Additionally, our meta-analysis limited its clinical sampling to psychiatric disorders and related symptoms. The statistical constraints of our meta-analysis approach, which require group differences studies in order to construct a map of convergent ‘different activation’ between groups (41, 45) required us to exclude the large number of studies on interoception in healthy individuals alone, which has been formative in the field’s mechanistic understanding of interoceptive processes (reviewed in (42)). We also did not include, for example, pain disorders (70, 71), functional gastrointestinal disorders (72), functional neurological disorders (16), or connective tissue conditions (73), though, unsurprisingly, interoception also differs across these and other conditions involving a markedly different bodily experience. As such, our analysis cannot adjudicate whether differential activation in the mid-insula represents a common locus for all disorders where interoceptive differences are implicated, or whether it is specific to the mental health conditions we examined here. That said, in chronic pain disorders, pain-related mental health indices predict quality of life over and above physical pain variables (74, 75) suggesting (76) that the role of interoceptive disruption in disorders not classically considered psychiatric may not be as distinct from the present data as one might assume. Nevertheless, the degree to which this role is distinct or overlaps with the role of disrupted interoception in psychiatric disorders remains to be uncovered.

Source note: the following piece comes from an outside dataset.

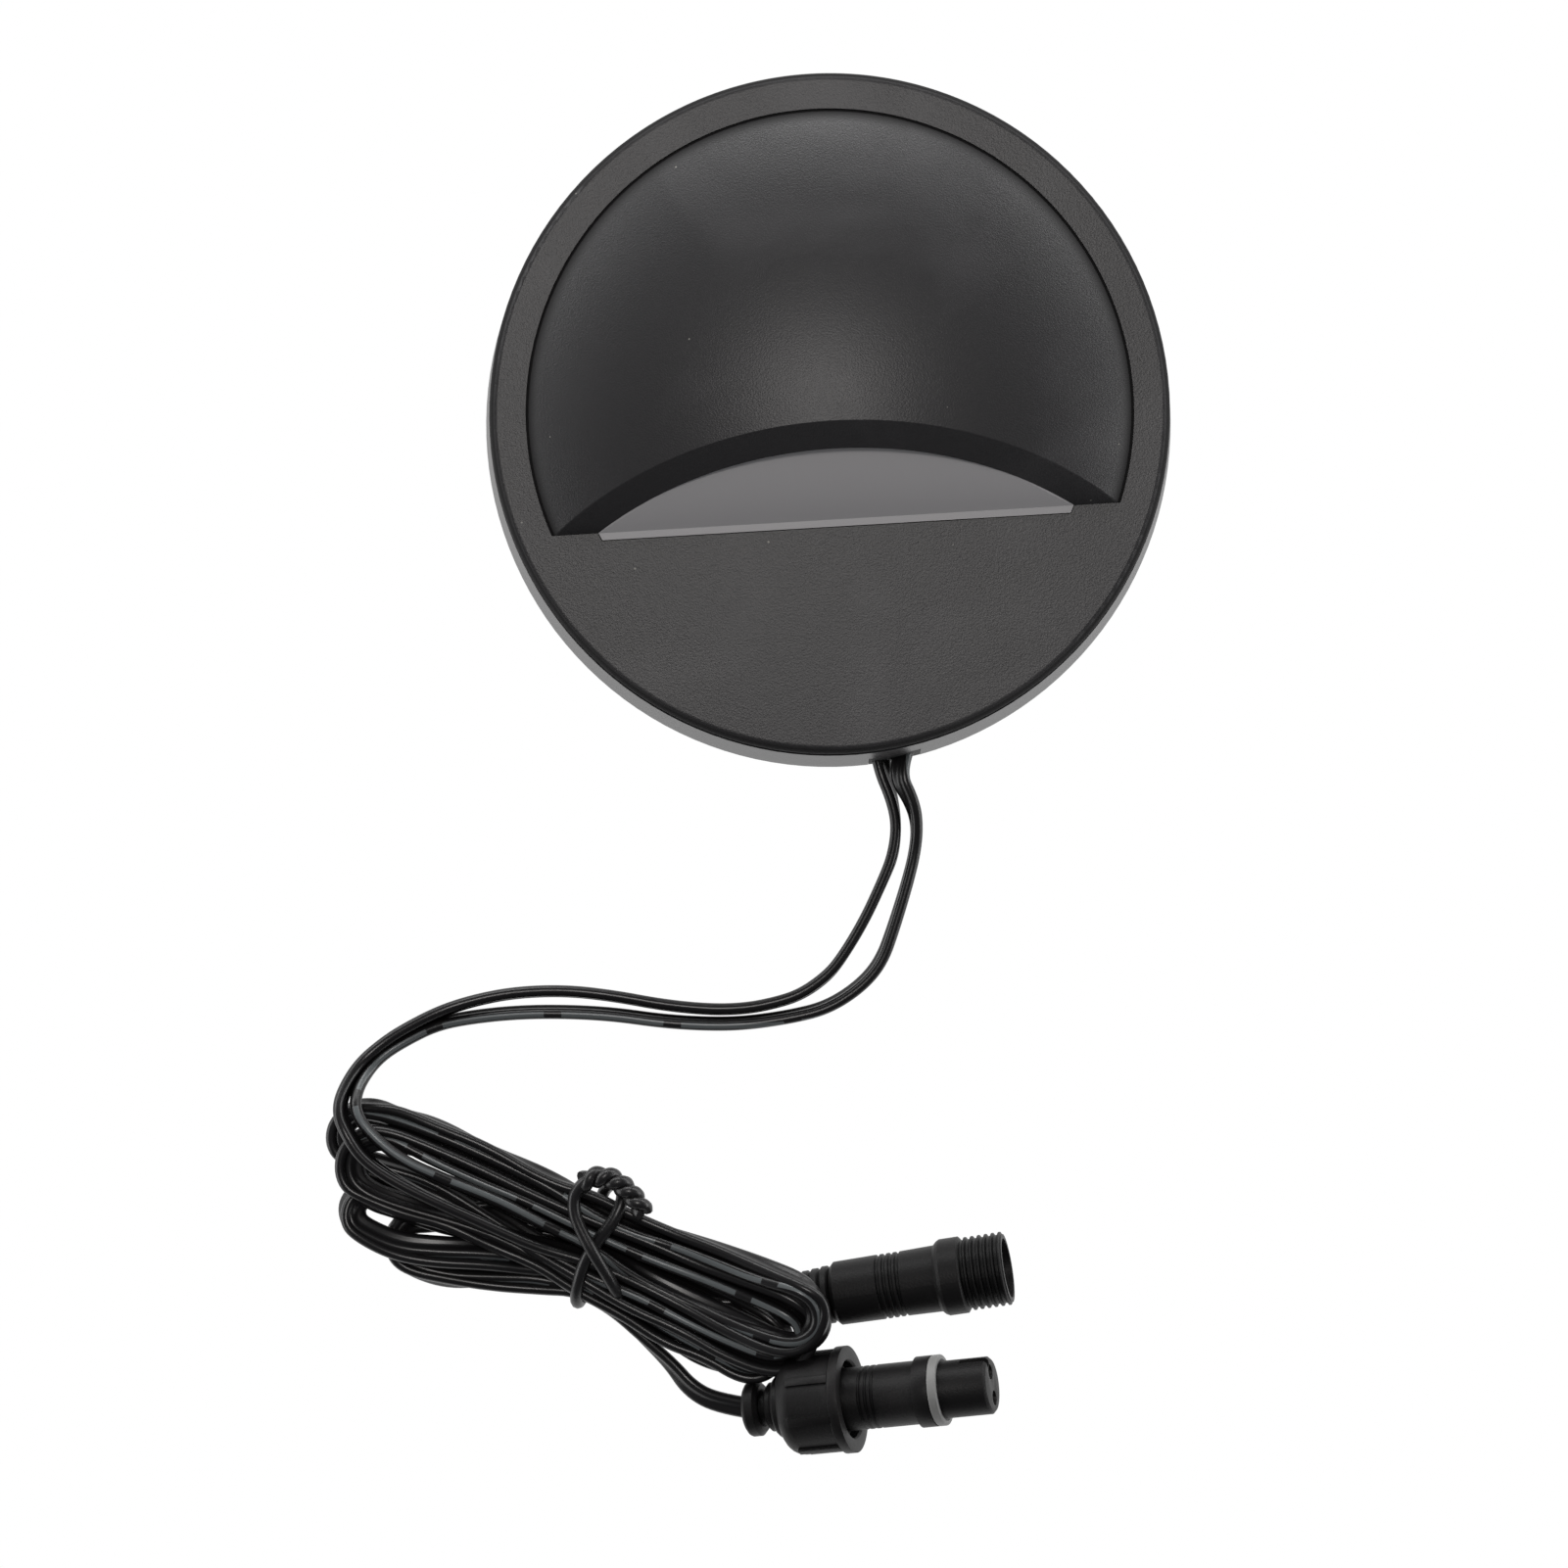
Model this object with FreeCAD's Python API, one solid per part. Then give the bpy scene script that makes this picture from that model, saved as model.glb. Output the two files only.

Lastly, but crucially, many studies included in this meta-analysis, as in the wider neuroscience field (77, 78), are underpowered to detect all but relatively large effect sizes. This increases the likelihood that at least some of the coordinates included in our meta-analysis represent false positives. The cluster-level thresholding we employ helps to mitigate the potential contribution of false positives: a simulation of 120,000 ALE meta-analyses shows this technique can control for excessive contribution of single experiments as long as 17 or more experiments are included (47). However, small sample sizes in contributing studies also means true effects could be excluded or under-represented in our meta-analysis due to lack of power in the original studies (i.e., false negatives). This can only be remedied by multiple large-scale neuroimaging studies characterising interoception in patient groups in future.

Conclusion

Empirical work and theoretical models have proposed a core disruption in interoceptive neural processing across psychiatric disorders. Most previous neuroimaging work consists of studies in discrete diagnostic groups using a single interoceptive probe and is thus poorly suited to identifying common loci of disruption. Here we report a transdiagnostic, domain-general locus of disruption in the dorsal mid-insula. We propose, in the interoceptive predictive coding framework, that mid-insular convergence could reflect a disruption in interoceptive prediction error signalling that represents a common pathway of interoceptive dysfunction across disorders with quite distinct pathologies. Other computational frameworks have identified similar regions in the neural computation of punishment or loss magnitude (79), a process also implicated in many neuropsychiatric disorders (e.g. (80–84)). The particular convergence of activation differences we identify in the dorsal mid-insula projects to both frontal and temporal regions, making it a putative intermediary between posterior insula representation of bodily state and anterior insula representation of affective state (31, 32). This common pathway almost certainly represents only part of the neural changes underpinning disrupted interoception in psychiatric disorders. A fuller understanding of the complex psychopathology- and domain-specific changes in interoceptive processing will require robust, well-powered assessments of multiple interoceptive domains psychiatric dimensions, and ideally incorporation of these measures into trials of current and novel treatment approaches.